The past weekend’s violence on Venezuela’s borders with Colombia, and Brazil has prompted some analysts, and journalists to openly wonder if the time is coming for US military intervention in Venezuela. At first glance, this does appear to be a fair question to ask given the positions the Trump administration has taken on the Venezuelan crisis, and the Maduro regime. Venezuela is approaching the status of being a ‘Failed State.’ The economy is in ruins, citizens are fleeing the country by the tens of thousands, and just beneath the surface a civil war is brewing. As the pressure on Caracas rises, Maduro’s actions are becoming more violent, and less predictable. Citizens who openly defy him and attempt to bring relief supplies into the country are being targeted by paramilitary squads. This led to the bloodshed and violence over the weekend.
The US has a history of using the ‘Failed State’ argument to justify intervening militarily in the affairs of nation-states that were, for lack of a better term, about to go down the tubes and potentially take its neighbors down with them. Libya is the best recent example. The US spearheaded diplomatic efforts aimed at gaining UN authorization for NATO to intervene militarily in the First Libyan Civil War in 2011. The US also spearheaded the NATO military effort that came shortly afterward. President Obama took action to save the lives of innocent protesters, and other Libyan civilians who were being targeted by Libyan dictator Muammar al-Qaddafi. Along with terrorizing his own people, he also posed a threat to the progress of Arab Spring, which was sweeping away authoritarian regimes in the region at the time.
Obama’s intervention helped rip Qadaffi from power and for a short time Libya settled down. However, Qaddafi’s ouster eventually created a power vacuum in Libya that touched off a second, even deadlier civil war, and also led to the waves of Libyan refugees swamping Southern Europe.

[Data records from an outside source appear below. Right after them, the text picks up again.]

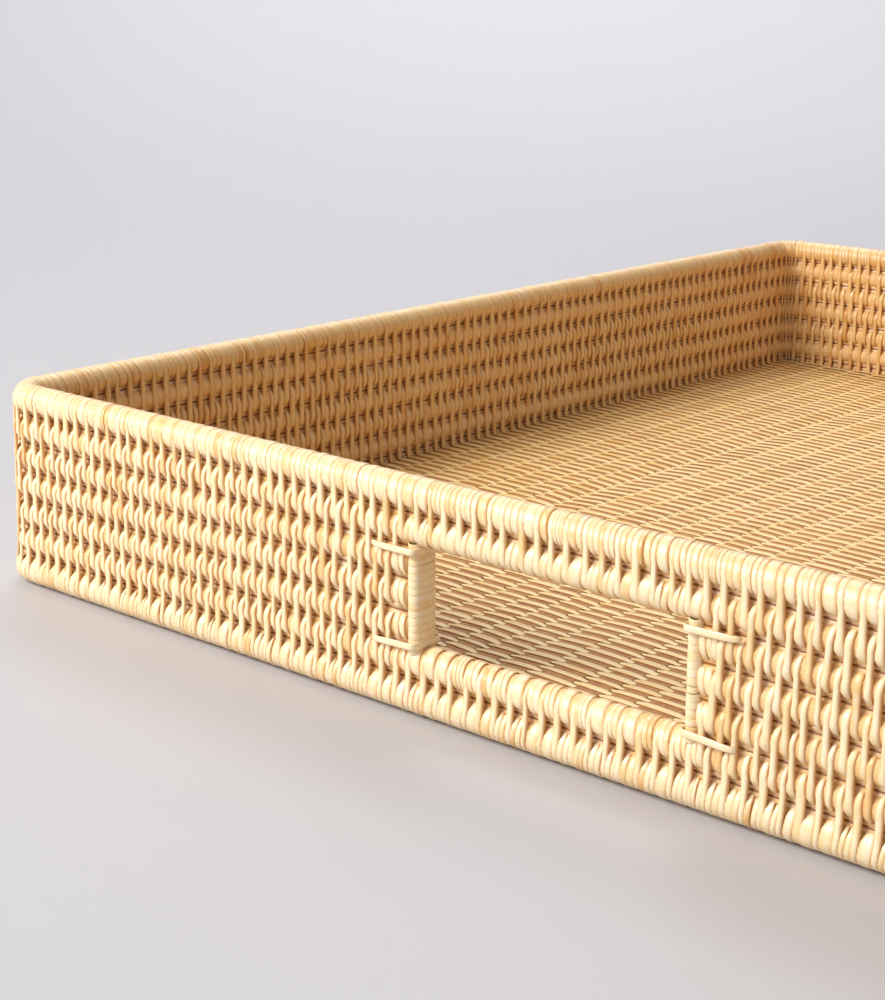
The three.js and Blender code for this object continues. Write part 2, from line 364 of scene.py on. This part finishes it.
floorStrip = rattanStrip("floorStrip", floorLook)
coreRod = rattanStrip("coreRod", rodLook)
floorSlat = rattanStrip("floorSlat", slatLook)
print("materials made")


def runAlong(start, end):
    # stations along the wall, and whether they go right round it
    closed = end - start >= loopLength - 1e-9
    count = rods["stations"] if closed else rods["stations"] // 2 + 1
    return np.linspace(start, end, count, endpoint=not closed), closed


def unevenness(turn, waves, phases):
    second = rods["secondWave"] * np.sin(waves[1] * turn + phases[1])
    return rods["waviness"] * (np.sin(waves[0] * turn + phases[0]) + second)


def rodTube(bundle, row, start, end, seed):
    q, closed = runAlong(start, end)
    draw = np.random.default_rng(seed)
    phase = draw.uniform(0, 6.28, 4)
    turn = 2 * math.pi * q / loopLength
    ripple = unevenness(turn, rods["waves"][0], phase[:2])
    lift = unevenness(turn, rods["waves"][1], phase[2:])
    place, outward, _ = wallBasis(q, ripple, rowHeight[row] + lift)
    up = np.broadcast_to(upDirection, outward.shape)
    radius = rodRadius[row]
    bundle.add(place[None], outward[None] * radius, up[None] * radius, roundRing, [draw.random()], closed)


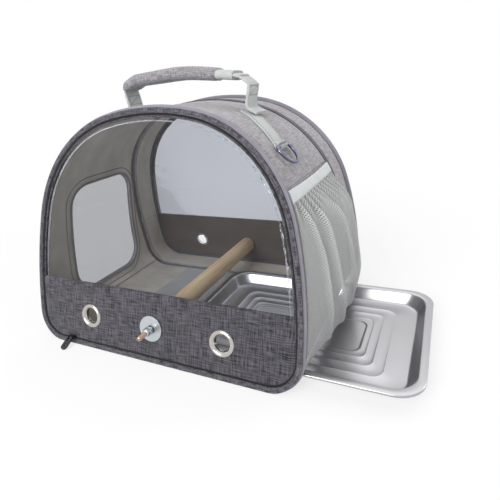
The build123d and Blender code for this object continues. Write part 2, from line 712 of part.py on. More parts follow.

Libya in 2011, and Venezuela of the present day share a number of similarities. Both fit the definition of a Failed State. Oil was unable to save the Qaddafi government from ruin, and it doesn’t seem to be of much help to Maduro’s regime either. Venezuela is fast becoming the pariah of South America, much in the same way Libya was treated by most of North Africa and the Middle East.
Despite these common traits, Venezuela is not Libya. Maduro doesn’t pose a threat -real or perceived- to the United States and the Western world. Venezuela is not being used as a base of operations by international terrorist groups. The Venezuelan military, while having a handful of advanced US and Russian aircraft and weapons in its inventory, is not a force capable of aggression beyond its borders. The humanitarian crisis that Maduro’s actions have created are a tragedy, but not strong enough to act as the platform for military intervention by the US, and other Western powers.
If change is going to come to Venezuela, it will have to come from within. The US, most of South America, and Europe are content with limiting their responses to recognizing Juan Guaido as the legitimate president of Venezuela, donating relief supplies to Venezuela’s impoverished citizens, and imposing economic sanctions on Maduro’s government. Unless something dramatic happens, this will not change.